Small, Ricky Lee










IN THE COURT OF CRIMINAL APPEALS

OF TEXAS




NO. WR-80,842-01





EX PARTE RICKY LEE SMALL, Applicant





ON APPLICATION FOR A WRIT OF HABEAS CORPUS

CAUSE NO. 1267577-A IN THE 262nd DISTRICT COURT

FROM HARRIS COUNTY





            Per curiam.


O R D E R


            Pursuant to the provisions of Article 11.07 of the Texas Code of Criminal Procedure, the clerk of the trial court transmitted to this Court this application for a writ of habeas corpus. Ex parte Young, 418 S.W.2d 824, 826 (Tex. Crim. App. 1967). Applicant was convicted of possession of a controlled substance and sentenced to thirteen years’ imprisonment. The First Court of Appeals affirmed his conviction. Small v. State, No. 01-10-00983-CR (Tex. App.—Houston [1st Dist.], delivered July 7, 2011, no pet.).

            Applicant contends that his appellate counsel rendered ineffective assistance because counsel failed to timely notify Applicant that his conviction had been affirmed. The trial court has recommended this Court deny relief.

            The habeas record includes a sworn affidavit from appellate counsel stating, in pertinent part:

I did advise Mr. Smalls that his appeal had been denied and his conviction had been affirmed. I also enclosed a copy of the opinion. I explained that he had the right to file a pro se, second appeal called a Petition for Discretionary Review with the Fourteenth Court of Appeals. I indicated that he only had thirty days from the date of the opinion to file his PDR. I further explained that because of the time factor, he should write to the Court of Criminal Appeals, where his PDR would ultimately be heard, and request an extension of time to file the PDR.


            However, Applicant’s habeas counsel filed a supplemental response with the trial court that states, in pertinent part:

 

On January 21, 2014, this office obtained a copy of [appellate counsel’s] response (filed on December 11, 2013) wherein he purportedly “explained that [Applicant] had the right to file a pro se, second appeal called a Petition for Discretionary Review with the Fourteenth Court of Appeals.” Applicant disputes [appellate counsel’s] assertion. As demonstrated by the First Court of Appeals “Case Information” for Case No. 01-10-00983-CR, see Exhibit A, attached hereto. [Appellate counsel] did not comply with the notification requirements of Rule 48.4, Rules of Appellate Procedure. For the relevant time period, Applicant was continuously confined at the Darrington Unit (as represented by the unit designation “DA”). See Exhibit B attached hereto. Moreover, Darrington Unit Mailroom logbook documents no incoming correspondence from [appellate counsel] to Applicant during the relevant time period. See Exhibit C attached hereto.

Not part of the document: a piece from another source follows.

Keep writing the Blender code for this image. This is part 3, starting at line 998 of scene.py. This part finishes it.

            Applicant has alleged facts that, if true, might entitle him to relief. Strickland v. Washington, 466 U.S. 668 (1984); Ex parte Wilson, 956 S.W.2d 25 (Tex. Crim. App. 1997). In these circumstances, additional facts are needed. As we held in Ex parte Rodriguez, 334 S.W.2d 294, 294 (Tex. Crim. App. 1960), the trial court is the appropriate forum for findings of fact. The trial court shall order appellate counsel to respond to Applicant’s claim of ineffective assistance of counsel on appeal. The trial court may use any means set out in Tex. Code Crim. Proc. art. 11.07, § 3(d).

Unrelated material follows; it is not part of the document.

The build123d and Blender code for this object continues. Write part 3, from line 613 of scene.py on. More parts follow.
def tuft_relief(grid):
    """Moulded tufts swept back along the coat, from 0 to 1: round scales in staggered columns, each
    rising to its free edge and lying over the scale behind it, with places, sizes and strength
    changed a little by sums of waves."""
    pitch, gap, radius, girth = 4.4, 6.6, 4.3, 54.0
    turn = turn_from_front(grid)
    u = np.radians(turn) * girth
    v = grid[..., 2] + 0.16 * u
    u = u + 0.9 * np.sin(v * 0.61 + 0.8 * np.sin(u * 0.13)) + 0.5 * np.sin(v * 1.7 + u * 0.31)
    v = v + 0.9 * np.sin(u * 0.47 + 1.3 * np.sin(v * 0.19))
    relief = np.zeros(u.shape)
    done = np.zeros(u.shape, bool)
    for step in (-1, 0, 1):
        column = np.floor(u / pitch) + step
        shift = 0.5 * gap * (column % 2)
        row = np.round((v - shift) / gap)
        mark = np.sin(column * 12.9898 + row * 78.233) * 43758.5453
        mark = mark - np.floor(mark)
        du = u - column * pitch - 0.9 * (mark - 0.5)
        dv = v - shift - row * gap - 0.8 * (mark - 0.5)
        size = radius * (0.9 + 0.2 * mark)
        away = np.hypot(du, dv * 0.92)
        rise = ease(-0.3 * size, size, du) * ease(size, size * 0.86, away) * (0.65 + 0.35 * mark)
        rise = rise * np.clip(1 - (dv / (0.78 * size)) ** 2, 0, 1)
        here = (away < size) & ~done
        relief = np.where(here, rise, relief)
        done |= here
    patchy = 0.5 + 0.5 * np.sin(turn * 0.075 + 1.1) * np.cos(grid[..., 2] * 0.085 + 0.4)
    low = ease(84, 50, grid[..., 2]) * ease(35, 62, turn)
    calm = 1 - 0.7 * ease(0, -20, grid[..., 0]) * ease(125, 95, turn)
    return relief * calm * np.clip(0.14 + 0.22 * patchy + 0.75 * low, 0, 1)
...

            It appears that Applicant is currently represented by counsel. However, if this is no longer true and the trial court elects to hold a hearing, it shall determine whether Applicant is indigent. If Applicant is indigent and wishes to be represented by counsel, the trial court shall appoint an attorney to represent Applicant at the hearing. Tex. Code Crim. Proc. art. 26.04.

            The trial court shall make findings of fact and conclusions of law resolving the following issues:

A. Did appellate counsel comply with the requirements of Rule 48.4 of the Texas Rules of Appellate Procedure? If not, why not?

 

B. If appellate counsel did not inform the Applicant of his rights in a timely manner per certified mail, did he inform him in another manner? And, if so, did he notify him of the correct place to file his pro se PDR?

 

C. Was appellate counsel’s statement in his sworn affidavit correct, inaccurate, or perjurious?

 

D. Is the Applicant entitled to an out-of-time PDR?

            The trial court shall also make any other findings of fact and conclusions of law that it deems relevant and appropriate to the disposition of Applicant’s claim for habeas corpus relief.

            This application will be held in abeyance until the trial court has resolved the fact issues. The issues shall be resolved within 90 days of this order. A supplemental transcript containing all affidavits and interrogatories or the transcription of the court reporter’s notes from any hearing or deposition, along with the trial court’s supplemental findings of fact and conclusions of law, shall be forwarded to this Court within 120 days of the date of this order. Any extensions of time shall be obtained from this Court.